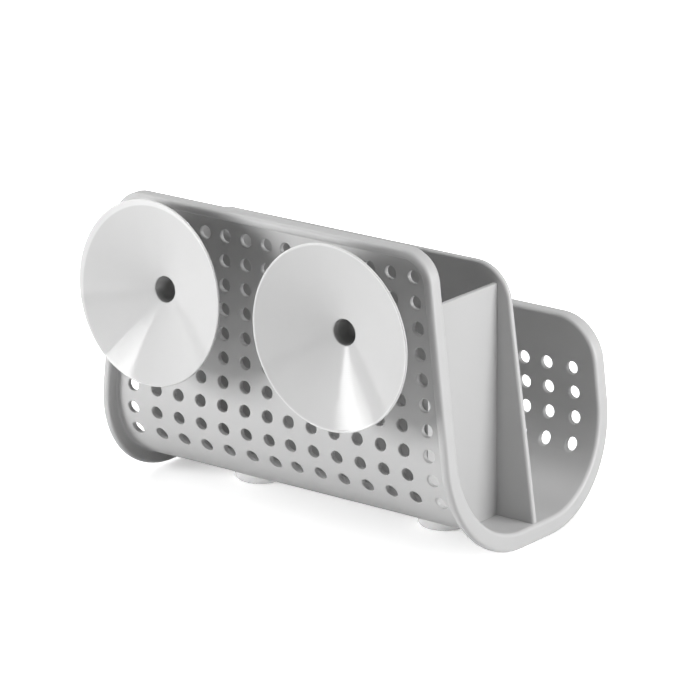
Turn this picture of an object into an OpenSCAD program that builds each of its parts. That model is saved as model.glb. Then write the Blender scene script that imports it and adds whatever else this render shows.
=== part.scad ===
// Kitchen sink caddy: a perforated U-shaped basket with a drop-in divider, two suction cups
// on the back panel and two clear bumper feet. Millimetres, +Z up, +Y towards the sink wall.
// The origin is on the surface that the feet stand on, under the middle of the whole caddy.

/* [Basket] */
// Depth over the outer faces of the back and front panels
body_depth = 87.4; // [80:0.1:110]
// Height of the back panel, from the underside to the top of its rim
back_h = 109.6; // [100:0.1:125]
// Height of the front panel, from the underside to the top of its rim
front_h = 64.8; // [58:0.1:75]
// Width over the rim at the top of the back panel
top_w = 139; // [132:1:150]
// Width over the rim at the underside
bottom_w = 164; // [156:1:176]
// Thickness of the panels and the bottom
wall = 2; // [1.6:0.1:2.6]
// Outer radius of the bend from each panel into the bottom
bend_r = 35; // [30:1:38]

/* [Rim] */
// How far the rim stands out from the outer face
rim_out = 4.3; // [3:0.1:5]
// How far the rim hangs below the underside
rim_under = 4.9; // [3.5:0.1:5.5]
// Thickness of the rim, measured along the panel
rim_t = 3.5; // [2.4:0.1:4.5]
// Outer corner radius of the back panel
back_corner_r = 12; // [8:0.5:18]
// Outer corner radius of the front panel
front_corner_r = 17; // [8:0.5:20]

/* [Perforations] */
// Diameter of each drain hole
hole_d = 4.7; // [3.6:0.1:5.2]
// How far the outermost columns start inside the basket's edge
col_edge = 9.37; // [9:0.01:14]
// Distance between rows
row_pitch = 9.03; // [8.6:0.01:9.3]
// Columns of holes on each side of the middle
half_cols = 7; // [5:1:7]
// Rows of holes in the back panel
back_rows = 10; // [8:1:10]
// Rows of holes in the front panel
front_rows = 4; // [3:1:5]
// Height from the back panel's top row up to the top of its rim
back_row_drop = 10.6; // [9:0.1:13]
// Height from the front panel's top row up to the top of its rim
front_row_drop = 19; // [15:0.1:22]

/* [Divider] */
// Height of the middle wall
mid_wall_h = 92.3; // [86:0.1:100]
// Thickness of the middle wall
mid_wall_t = 2.6; // [2:0.1:3.2]
// Height of the cross walls
cross_wall_h = 85.5; // [78:0.1:90]
// Thickness of the cross walls
cross_wall_t = 2; // [1.6:0.1:2.6]
// How far the cross walls stand inside the basket's edge, level with their top
cross_inset = 7.4; // [6:0.1:12]
// How far the middle wall's top stands inside the basket's edge
mid_top_inset = 3.3; // [2:0.1:5]
// How far the middle wall's foot stands inside the basket's edge
mid_foot_inset = 1; // [0.5:0.1:3]
// Radius of the middle wall's top corners
mid_corner_r = 14.5; // [8:0.5:18]
// Gap between the divider and the back panel
divider_gap = 0.3; // [0.2:0.05:0.5]

/* [Suction cups] */
// Diameter of the cup
cup_d = 67; // [56:1:74]
// Distance from the back panel to the plane of the cup's rim
cup_reach = 21.2; // [19:0.1:24]
// Depth of the cup's cone, from its rim to the mouth of the centre hole
cup_depth = 8.8; // [7:0.1:10]
// Thickness of the cup's rim
cup_edge = 1; // [0.8:0.1:1.6]
// Distance between the axes of the cups
cup_spacing = 79.7; // [77:0.1:90]
// Height from the cup axis up to the top of the back rim
cup_drop = 31; // [26:0.1:36]
// Diameter of the neck between the cup and the panel
neck_d = 16; // [14:0.5:20]
// Height of the neck
neck_h = 10; // [7:0.5:11]
// Diameter of the blind hole in the middle of the cup
pit_d = 9.4; // [8:0.1:11]
// Depth of the blind hole
pit_depth = 9; // [7:0.5:10]
// Diameter of the waist that sits in the back panel
waist_d = 10; // [9:0.1:12]
// Radial running clearance of the waist in its hole
waist_gap = 0.05; // [0.02:0.01:0.1]
// Gap between the panel and the neck, and between the panel and the head
collar_gap = 0.1; // [0.05:0.01:0.2]
// Diameter of the head inside the basket
head_d = 14; // [13:0.5:16]
// Height of the head
head_h = 4.5; // [3:0.1:6]

/* [Feet] */
// Diameter of each bumper foot
foot_d = 19; // [14:0.5:22]
// Height of each bumper foot
foot_h = 6; // [5.6:0.1:7]
// Radius of the foot's rounded lower edge
foot_round = 2; // [1:0.1:3]
// Distance between the centres of the feet
foot_spacing = 84; // [60:1:100]
// How far the feet stand behind the middle of the bottom
foot_back = 2; // [0:0.5:4]

/* [Hidden] */
$fn = 96;

// How far the rows of holes widen downwards, as a share of how far the sides spread
row_spread_share = 1.066;
// Gap between the two middle columns, as a share of the pitch
middle_gap_share = 0.937;
// Gap between the two outermost columns, as a share of the pitch, in each panel
back_outer_gap_share = 1.067;
front_outer_gap_share = 1.1;

// Overrun of every cut past the face that it opens
cut = 1;
// Plastic left between a drain hole and the hole that holds a cup
mount_land = 2.5;
// Smallest radius of the head's tip, as a share of the head
head_tip_share = 0.5;
// Height of the head's straight side, as a share of the head
head_side_share = 0.3;
// Bevel at the bottom of the blind hole, as a share of the hole's diameter
pit_bevel_share = 0.2;

// Levels, measured from the surface under the feet
under_z = foot_h;
floor_z = under_z + wall;
back_top = under_z + back_h;
front_top = under_z + front_h;
bend_z = under_z + bend_r;
cup_z = back_top - cup_drop;

// Half depths from the middle plane of the basket
outer_y = body_depth / 2;
inner_y = outer_y - wall;
bend_y = outer_y - bend_r;
rim_y = outer_y + rim_out;
cup_rim_y = outer_y + cup_reach;

// The origin sits under the middle of everything, cups included
origin_y = (cup_rim_y - rim_y) / 2;

// Half width over the rim at height z: the sides spread downwards
side_slope = (bottom_w - top_w) / 2 / back_h;
side_angle = atan(side_slope);
function half_w(z) = top_w / 2 + side_slope * (back_top - z);

cross_x = half_w(floor_z + cross_wall_h) - cross_inset;
cup_x = cup_spacing / 2;
foot_x = foot_spacing / 2;
mount_d = waist_d + 2 * waist_gap;

// Rows count downwards from the top of the back panel, columns outwards from the middle
first_front_row = back_rows - front_rows;
row_growth = row_spread_share * side_slope * row_pitch / (top_w / 2);
function row_spread(r) = 1 + row_growth * r;
function col_share(c, gap_share) = middle_gap_share / 2 + c + (c == half_cols - 1 ? gap_share - 1 : 0);
col_pitch = (top_w / 2 - col_edge) / col_share(half_cols - 1, back_outer_gap_share);
function col_x(c, r, gap_share) = col_pitch * col_share(c, gap_share) * row_spread(r);
function back_row_z(r) = back_top - back_row_drop - r * row_pitch;
function front_row_z(r) = front_top - front_row_drop - (r - first_front_row) * row_pitch;
function near_mount(x, z) =
    norm([x - cup_x, z - cup_z]) < (mount_d + hole_d) / 2 + mount_land;

module to_origin() {
    translate([0, -origin_y, 0]) children();
}

// Shapes drawn in the YZ plane and run along X, drawn in the XZ plane and run along Y
module along_x(length) {
    rotate([90, 0, 90]) linear_extrude(height = length, center = true) children();
}

module along_y(y0, y1) {
    translate([0, y1, 0]) rotate([90, 0, 0]) linear_extrude(height = y1 - y0) children();
}

// The U of the sling, open at the top: its sides move outwards, its bottom moves down
module u_profile(outwards, down) {
    r = bend_r + outwards;
    middle_z = under_z - down + r;
    for (side = [-1, 1]) translate([side * bend_y, middle_z]) circle(r = r);
    translate([-bend_y, middle_z - r]) square([2 * bend_y, r]);
    translate([-bend_y - r, middle_z]) square([2 * (bend_y + r), back_h]);
}

module u_band(outwards, down) {
    difference() {
        u_profile(outwards, down);
        u_profile(-wall, -wall);
    }
}

// Outline of a panel seen from the back, with rounded top corners, drawn in by an inset.
// Below the bend both panels share the same corner points, so that they meet without a step.
module panel_outline(top, corner_r, inset) {
    low = under_z - 2 * rim_under;
    edge_inset = inset / cos(side_angle);
    low_x = half_w(low) - edge_inset;
    bend_x = half_w(bend_z) - edge_inset;
    r = corner_r - inset;
    // The corner circle touches the top edge and the sloping side
    cz = top - corner_r;
    cx = half_w(cz) - corner_r / cos(side_angle);
    tangent = [cx + r * cos(side_angle), cz + r * sin(side_angle)];
    polygon([
        [-low_x, low],
        [-bend_x, bend_z],
        [-tangent[0], tangent[1]],
        [-cx, cz + r],
        [cx, cz + r],
        [tangent[0], tangent[1]],
        [bend_x, bend_z],
        [low_x, low]
    ]);
    for (side = [-1, 1]) translate([side * cx, cz]) circle(r = r);
}

module both_panels(inset) {
    along_y(0, rim_y + cut) panel_outline(back_top, back_corner_r, inset);
    along_y(-rim_y - cut, 0) panel_outline(front_top, front_corner_r, inset);
}

module sheet() {
    intersection() {
        along_x(2 * bottom_w) u_band(0, 0);
        both_panels(0);
    }
}

module rim() {
    intersection() {
        along_x(2 * bottom_w) u_band(rim_out, rim_under);
        difference() {
            both_panels(0);
            along_y(-cut, rim_y + 2 * cut) panel_outline(back_top, back_corner_r, rim_t);
            along_y(-rim_y - 2 * cut, cut / 2) panel_outline(front_top, front_corner_r, rim_t);
        }
    }
}

// Drain holes run straight through along Y, as the mould's pins do
module drain_hole(x, z, y0, y1) {
    translate([x, y1, z]) rotate([90, 0, 0]) cylinder(d = hole_d, h = y1 - y0);
}

module drain_holes() {
    for (side = [-1, 1], c = [0 : half_cols - 1]) {
        for (r = [0 : back_rows - 1]) {
            x = col_x(c, r, back_outer_gap_share);
            if (!near_mount(x, back_row_z(r)))
                drain_hole(side * x, back_row_z(r), 0, outer_y + cut);
        }
        for (r = [first_front_row : back_rows - 1])
            drain_hole(side * col_x(c, r, front_outer_gap_share), front_row_z(r), -outer_y - cut, 0);
    }
}

module cup_mounts() {
    for (side = [-1, 1])
        translate([side * cup_x, outer_y + cut, cup_z])
            rotate([90, 0, 0]) cylinder(d = mount_d, h = wall + 2 * cut);
}

module basket() {
    color([0.68, 0.68, 0.69]) to_origin() difference() {
        union() {
            sheet();
            rim();
        }
        drain_holes();
        cup_mounts();
    }
}

// Middle wall outline: narrower at the top, with rounded top corners
module mid_wall_outline() {
    top = floor_z + mid_wall_h;
    x_top = half_w(top) - mid_top_inset;
    x_foot = half_w(floor_z) - mid_foot_inset;
    slope = (x_foot - x_top) / mid_wall_h;
    angle = atan(slope);
    cz = top - mid_corner_r;
    cx = x_top + slope * mid_corner_r - mid_corner_r / cos(angle);
    tangent = [cx + mid_corner_r * cos(angle), cz + mid_corner_r * sin(angle)];
    polygon([
        [-x_foot, floor_z],
        [-tangent[0], tangent[1]],
        [-cx, top],
        [cx, top],
        [tangent[0], tangent[1]],
        [x_foot, floor_z]
    ]);
    for (side = [-1, 1]) translate([side * cx, cz]) circle(r = mid_corner_r);
}

// Cross wall outline in the YZ plane: it follows the bottom, the bend and the back panel
module cross_wall_outline() {
    intersection() {
        u_profile(-wall - divider_gap, -wall);
        square([inner_y, floor_z + cross_wall_h]);
    }
    square([bend_y, floor_z + cross_wall_h]);
}

module cross_walls() {
    for (side = [-1, 1])
        translate([side * (cross_x - cross_wall_t / 2), 0, 0]) along_x(cross_wall_t)
            difference() {
                cross_wall_outline();
                square([bend_y + cut, floor_z]);
            }
}

module divider() {
    color([0.66, 0.66, 0.67]) to_origin() {
        along_y(-mid_wall_t / 2, mid_wall_t / 2) mid_wall_outline();
        cross_walls();
    }
}

// Half section of a cup: x is the radius, y is the distance out from the panel
module cup_section() {
    mouth = cup_reach - cup_depth;
    head_top = -wall - collar_gap;
    head_side = head_top - head_side_share * head_h;
    pit_r = pit_d / 2;
    pit_bevel = pit_bevel_share * pit_d;
    polygon([
        [0, mouth - pit_depth],
        [0, head_top - head_h],
        [head_tip_share * head_d / 2, head_top - head_h],
        [head_d / 2, head_side],
        [head_d / 2, head_top],
        [waist_d / 2, head_top],
        [waist_d / 2, collar_gap],
        [neck_d / 2, collar_gap],
        [neck_d / 2, neck_h],
        [cup_d / 2, cup_reach - cup_edge],
        [cup_d / 2, cup_reach],
        [cup_d / 2 - cup_edge, cup_reach],
        [pit_r, mouth],
        [pit_r, mouth - pit_depth + pit_bevel],
        [pit_r - pit_bevel, mouth - pit_depth]
    ]);
}

module suction_cup(side) {
    color([0.93, 0.93, 0.92]) to_origin() translate([side * cup_x, outer_y, cup_z])
        rotate([-90, 0, 0]) rotate_extrude() cup_section();
}

// Half section of a foot: flat top and sole, rounded lower edge
module foot_section() {
    r = foot_d / 2;
    translate([0, foot_round]) square([r, foot_h - foot_round]);
    square([r - foot_round, foot_round + (foot_h - foot_round) / 2]);
    intersection() {
        translate([r - foot_round, foot_round]) circle(r = foot_round);
        square([r, foot_h]);
    }
}

module foot(side) {
    color([0.86, 0.88, 0.9, 0.6]) to_origin() translate([side * foot_x, foot_back, 0])
        rotate_extrude() foot_section();
}

basket();
divider();
suction_cup(1);  // suction_cup_left
suction_cup(-1);  // suction_cup_right
foot(1);  // foot_left
foot(-1);  // foot_right
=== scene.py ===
"""Kitchen sink caddy: the finished look of a perforated sling basket, its drop-in divider,
two suction cups and two clear bumper feet. Metres, +Z up, +Y towards the sink wall."""

import math

import bmesh
import bpy
from mathutils import Matrix, Vector


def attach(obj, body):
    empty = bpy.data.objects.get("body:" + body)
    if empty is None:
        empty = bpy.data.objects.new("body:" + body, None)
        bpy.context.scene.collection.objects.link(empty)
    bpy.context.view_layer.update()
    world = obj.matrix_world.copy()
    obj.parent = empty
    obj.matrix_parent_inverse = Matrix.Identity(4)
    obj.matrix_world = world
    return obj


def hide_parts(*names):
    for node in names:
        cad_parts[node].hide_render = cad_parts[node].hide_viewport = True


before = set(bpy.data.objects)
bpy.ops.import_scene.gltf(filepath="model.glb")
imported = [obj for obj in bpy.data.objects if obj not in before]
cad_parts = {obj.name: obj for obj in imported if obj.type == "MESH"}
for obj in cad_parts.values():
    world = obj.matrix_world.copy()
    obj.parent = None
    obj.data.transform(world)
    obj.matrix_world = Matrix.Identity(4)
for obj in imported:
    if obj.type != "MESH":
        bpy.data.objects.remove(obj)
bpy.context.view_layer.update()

MM = 0.001

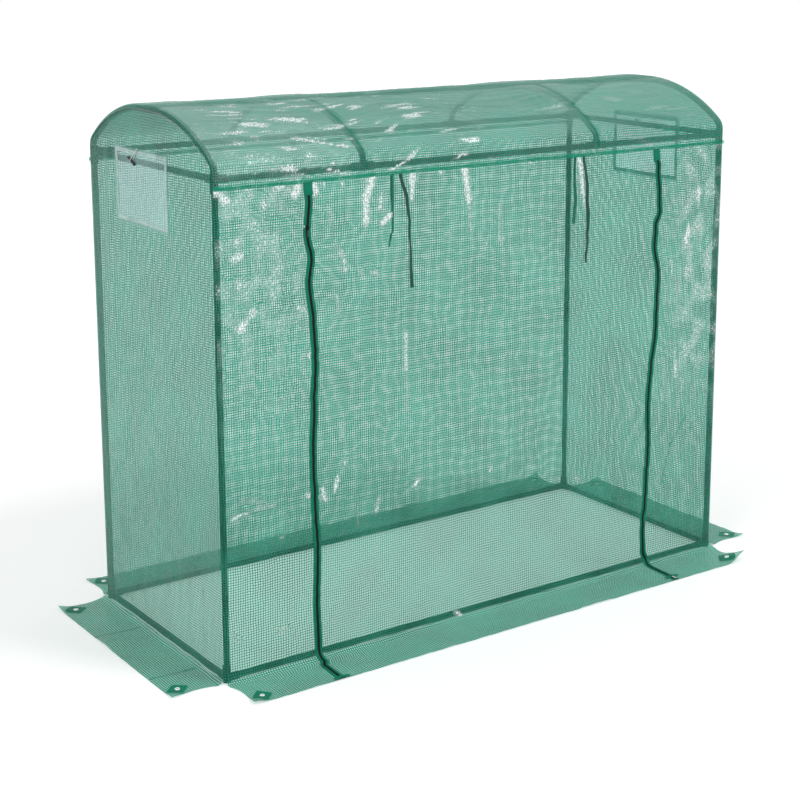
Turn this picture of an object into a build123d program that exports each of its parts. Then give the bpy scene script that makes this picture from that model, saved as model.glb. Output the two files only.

________

Directions for this task =>
Copy out exactly the lines running from the one with "square([r, foot_h]);" to the one with "if empty is", including both ends, and nothing more.

Task response =>
        square([r, foot_h]);
    }
}

module foot(side) {
    color([0.86, 0.88, 0.9, 0.6]) to_origin() translate([side * foot_x, foot_back, 0])
        rotate_extrude() foot_section();
}

basket();
divider();
suction_cup(1);  // suction_cup_left
suction_cup(-1);  // suction_cup_right
foot(1);  // foot_left
foot(-1);  // foot_right
=== scene.py ===
"""Kitchen sink caddy: the finished look of a perforated sling basket, its drop-in divider,
two suction cups and two clear bumper feet. Metres, +Z up, +Y towards the sink wall."""

import math

import bmesh
import bpy
from mathutils import Matrix, Vector


def attach(obj, body):
    empty = bpy.data.objects.get("body:" + body)
    if empty is None:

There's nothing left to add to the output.